Last year was the year in which the millennials got to vote. At least that is what it seemed like on social media, with all the inked thumbs with the marker lines. Each of the first-time voters will hold this event close to their hearts, regardless of whether it was elating or disappointing.
Like the general youth, I was excited about voting as well. The Daily Star articles regarding the tutorials on voting were a great source of information which led me to discover that I could look up the portfolios of the candidates on the Election Commission website. Even though I made a mental note to research upon this, I procrastinated till the last moment and in the end, failed to even go the website particularly because this was not an assignment.

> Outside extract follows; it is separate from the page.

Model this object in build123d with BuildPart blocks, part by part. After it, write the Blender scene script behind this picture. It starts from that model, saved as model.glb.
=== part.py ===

My father said we would depart at 8 am to avoid any sort of tailbacks or discrepancies. However, the only reason I managed to wake up at ten past eight, was because my brother pushed me out of the bed. As we ventured out, the roads were eerily quiet and empty. More people and vehicles could be seen during the Eid holidays, but the day seemed to be beautiful nonetheless - pale sunshine and the cold winter wind on my face wiped off all the worries in my mind regarding any sort of unexpected events.
Being a resident of Dhanmondi, my polling centre was at Dr Malika College, which was nearby. Upon reaching the place, we saw a queue to our amazement. Thankfully, for the new voters like myself, there was a separate line. Since I was the only one, the police stationed at the gate ushered me inside, while my father and cousins stood in line. My father had instructed me about the process of voting, such as putting the seal neatly and folding the sheet before putting it in the ballot box (No, he didn’t tell me who to vote for in case you were wondering). So you could say I was somewhat prepared for this, but seeing so many police and Bangladesh Ansar around, made me a little queasy.
However, I was surprised yet again, because the police officials as well as the others conducting the event were very friendly and cooperative. Furthermore, all the directions were given along with arrows on the walls. This is hardly what I expected, considering the event to have been organised by the Election Commission.
I cast my vote just like my father had instructed me to, and I was surprised to see it being done without any sort of hassle. At the back of my mind, I expected a little intimidation or possibly some harassment, but nothing of that sort happened. I had to come back later with my ailing fupa (uncle) in a wheelchair to help him cast his vote. Even though his room was on the 3rd floor and the place had no lift, upon a request from my cousin, the polling agents actually came down to the ground floor so that my fupa could cast his vote.
Reflecting on the event, I appreciated the curtains which were used to maintain privacy. Even though such cautious methods have been in practice since long, my first time using it, left me thoroughly impressed. However, the Election Commission could have done a better job of keeping the disabled people’s voting rooms to the ground floors at places where there were no lifts. All in all, I was left with a positive impression, given how everything was so well managed even with all the limitations and constraints. The behavior of all the people involved was also highly appreciable. Even though I read some articles regarding a few alleged irregularities and some bad first-time experiences online, regardless of the results, I personally had a great experience voting.